The passage of the bailout bill has once again laid bare the pathetic realities in the “world’s greatest democracy.” There was no question what the fate of the legislation would have been if there had been a referendum of the U.S. population. But the politicians in Washington were responding to the sentiment among those they really represent–in the boardrooms of Wall Street and Corporate America–not the ordinary people who put them in office.
On the campaign trail, Obama played to the anger over the bailout, even as he justified it as necessary.
“We are now in a very dangerous situation where financial institutions across this country are afraid to lend money,” he said at a campaign stop in Nevada. “If all that meant was the failure of a few big banks on Wall Street, that’d be one thing, but that’s not what it means. What it means is that if we do not act, it will be harder for you to get a mortgage for your home, or the loans you need to go to college, or a loan you need to buy a car to get to work.”
“There will be time to punish those who set this fire,” he added, “but now is the moment for us to come together and put the fire out.”
Certainly the 777-point drop in the stock market after the first House vote on September 29 also created political pressure for a “yes” on the bailout. It seemed to give credence to dire warnings by Treasury Secretary Henry Paulson, Federal Reserve Chair Ben Bernanke and George W. Bush (remember him?). The message: Give Paulson dictatorial authority to spend $700 billion virtually any way he wants, or, as Bush put it, “this sucker could go down.”
The problem with that argument is that the bailout may do little to stop “this sucker” from going down anyway. In fact, as this editorial was being written, world stock markets suffered through another day of huge losses on October 6, as a result of a banking crisis in Europe and skepticism among U.S. business that even a $700 bailout can solve the credit crunch that is slowing the economy to a crawl.
A more direct government intervention in the crisis–including nationalizing the banks–would have a much greater chance of alleviating the credit squeeze. And any bailout plan aimed at helping working people would have included a moratorium on home foreclosures and a program to allow homeowners to renegotiate their adjustable-rate mortgages based on today’s lower home values.
If Obama was sincerely campaigning on a promise of “change,” he would have used his clout to push for measures like these. Instead, he promoted the Senate version of the bailout bill, which, though packed with tax cuts for business to win Republican support, will do nothing to help homeowners and the great majority of workers. (The only progressive part of the bill was unrelated to housing–a measure to require health insurance companies to cover mental and physical health care equally.)

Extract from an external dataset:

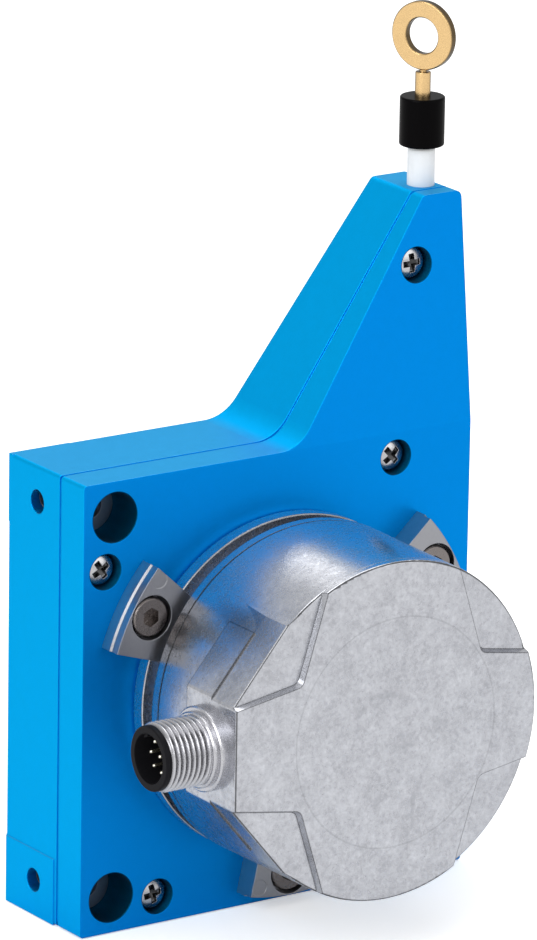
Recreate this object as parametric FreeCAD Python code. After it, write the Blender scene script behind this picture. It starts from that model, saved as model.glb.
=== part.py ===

Politically, though, Obama knows he’ll come out a winner, no matter what. That’s because Republican presidential candidate John McCain’s inept attempts to intervene in the crisis only reminded people that corrupt and incompetent Republicans presided over this descent into the worst financial crisis since the Great Depression. However much McCain and running mate Sarah Palin try to posture as being independent of Bush, they’re inevitably catching blame for this debacle.
As a result, Obama can have his cake and eat it, too. He can slam McCain for declaring that the “fundamentals” of the economy are strong, even as he positions himself as the “responsible” candidate who will tend to the interests of capital.
However populist Obama may sound in the closing weeks of the campaign, Corporate America will be reassured by the economic advisers on his flank: billionaire investor Warren Buffet, the richest man in the U.S.; former Fed Chair Paul Volker, whose high-interest rate policies drove up unemployment in the early 1980s; and Robert Rubin, the Wall Street executive who, as Treasury Secretary under Bill Clinton, imposed the bankers’ priority of slashing government spending.
With advisers like these, you can be sure that when Obama’s promises to voters conflict with the business agenda, voters will get the shaft.
If you listen closely, you can hear Obama signal as much. “People have asked whether the size of this rescue plan, together with the weakening economy, means that the next president will have to scale back his agenda,” Obama said. “The answer is yes and no. With less money flowing into the treasury, some useful programs, and programs that I have proposed on the campaign trail, will have to be delayed. But there are some certain investments in our future that we cannot delay precisely because our economy is in turmoil.”
One “investment” that won’t be delayed is the further growth of the Pentagon budget, already bloated by wars in Iraq and Afghanistan and spending on outlandish new weapons systems. Richard Danzig, who was Navy secretary under Clinton and a possible defense secretary in an Obama administration, told the Wall Street Journal that he doesn’t “see defense spending declining in the first years of an Obama administration. There are a set of demands there that are very severe, very important to our national well-being.”
While the Pentagon can expect the money to keep flowing, Obama is promising hard-pressed workers a modest tax cut that won’t undo the impact of high food and fuel prices and declining real (after inflation) wages.
And Obama’s proposed $50 billion economic stimulus package is two-thirds smaller than the Bush stimulus program implemented earlier this year. Compared to the bailout of the bankers, that’s chump change.
The economy issue is almost certainly burying whatever hope McCain-Palin had of eking out a victory–always a long shot for them anyway on the heels of the most discredited Republican administration since Herbert Hoover in the 1930s.
But anyone who expects an Obama administration will seriously challenge Corporate America and its priorities ought to take a closer look.